U.S. Travel and Tourism Exports off to Great Start after Record-Breaking 2012

WASHINGTON -Spending by international visitors to the United States in January 2013 outpaced January 2012 levels by nearly 11 percent, according to data recently released by the International Trade Administration (ITA). International visitors spent an estimated $14.4 billion on travel to, and tourism-related activities within, the United States during the month.

“Record-setting growth in the travel and tourism industry continues to contribute to the strength of our nation’s economy,” said Under Secretary of Commerce for International Trade Francisco Sánchez. “International travel and tourism represents our country’s largest services export, and in 2012, record spending in the United States by international travelers contributed to $2.2 trillion in overall U.S. exports - the highest level in our country’s history. But there is more work to do. That is why we are working every day to implement the National Travel and Tourism Strategy to attract more visitors to our shores and support the nearly eight million Americans employed in this critical industry.”

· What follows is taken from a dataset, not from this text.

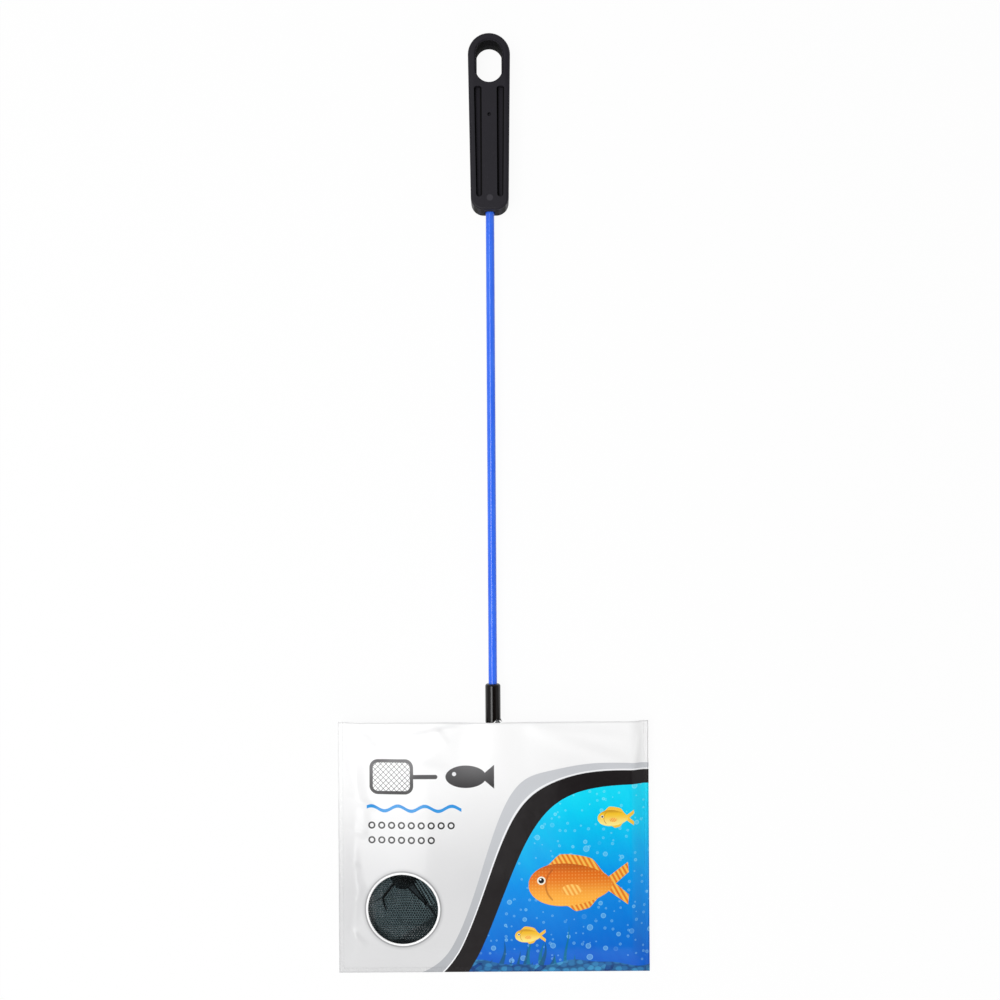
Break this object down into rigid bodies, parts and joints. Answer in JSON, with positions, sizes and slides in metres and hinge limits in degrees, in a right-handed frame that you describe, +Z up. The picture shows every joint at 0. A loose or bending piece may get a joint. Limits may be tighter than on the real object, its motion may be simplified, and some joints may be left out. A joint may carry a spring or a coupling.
{
  "type": "aquarium fish net",
  "caption": "Long-handled fish net: moulded grip with hang hole on a coated rod, wire hoop with folded netting pocket, inside a flat film bag that slides off.",
  "frame": {"origin": "middle of the whole length and width of the object with its bag on, on the table that it lies on", "axes": "+Y up the handle towards the hang hole, +Z up from the table towards the bag's printed front, +X to the right as seen from the front"},
  "size_m": [0.1384, 0.416, 0.012],
  "materials": {
    "grip_plastic": "fine satin moulding, near black",
    "rod_steel": "drawn wire",
    "rod_vinyl": "smooth glossy vinyl, royal blue",
    "collar_plastic": "polished, black",
    "weld_steel": "bare weld beads",
    "hoop_steel": "drawn wire",
    "hoop_vinyl": "dipped vinyl, black",
    "hem_tape": "woven tape folded over the wire and sewn",
    "netting": "fine knotted nylon netting, slate",
    "seam_thread": "overlocked seam, black thread",
    "printed_film": "thin glossy film, printed white",
    "clear_film": "clear glossy film",
    "back_film": "thin glossy film, white"
  },
  "bodies": {
    "net": {"grip": "grip_plastic", "rod_core": "rod_steel", "rod_coating": "rod_vinyl", "collar": "collar_plastic", "spot_welds": "weld_steel", "hoop_wire": "hoop_steel", "hoop_coating": "hoop_vinyl", "hem": "hem_tape", "pocket_netting": "netting", "seam_left": "seam_thread", "seam_right": "seam_thread", "gather_left": "netting", "gather_right": "netting"},
    "bag": {"bag_front": "printed_film", "bag_window": "clear_film", "bag_back": "back_film"}
  },
  "joints": [
    {"name": "bag_slide", "type": "slide", "parent": "net", "child": "bag", "axis": [0, -1, 0], "range_m": [0, 0.108]}
  ]
}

Purchases of travel and tourism-related goods and services by international visitors traveling in the United States totaled $10.9 billion during January, an increase of more than 10 percent when compared to last year. These goods and services include food, lodging, recreation, gifts, entertainment, local transportation in the United States, and other items incidental to foreign travel. Fares received by U.S. carriers (and U.S. vessel operators) from international visitors also increased by more than 11 percent to $3.5 billion for the month, an increase of $355 million when compared to January 2012. Overall, the United States enjoyed a favorable balance of trade for the month of January in the travel and tourism sector, with a surplus of $4.6 billion.

The January international travel and tourism spending data builds on the strong report recently released by the U.S. Department of Commerce’s Bureau of Economic Analysis (BEA), which showed that for, employment in the travel and tourism industries increased 2.2 percent in 2012 after increasing 1.8 percent in 2011. Overall, tourism and tourism-related industries supported 7.7 million jobs in 2012, an increase of 2.1 percent when compared to the previous year. About 5.5 million (71 percent) of these positions were direct tourism jobs - jobs where workers produce goods and services sold directly to visitors - while 2.2 million (29 percent) were indirect tourism-related jobs - jobs where workers produce goods and services used to produce what visitors purchase.

Increasing U.S. travel and tourism will not come at the expense of national security. The President’s plan for commonsense immigration reform includes a number of proposals to support his commitment to increasing U.S. travel and tourism while maintaining our nation’s security. Specifically, the President’s immigration proposal reforms the Visa Waiver Program to strengthen law enforcement cooperation while facilitating more efficient trade and tourism to the United States, securely streamlines visa and foreign visitor processing, facilitates public-private partnerships aimed at increasing investment in foreign visitor processing, and strengthens and improves infrastructure at ports of entry.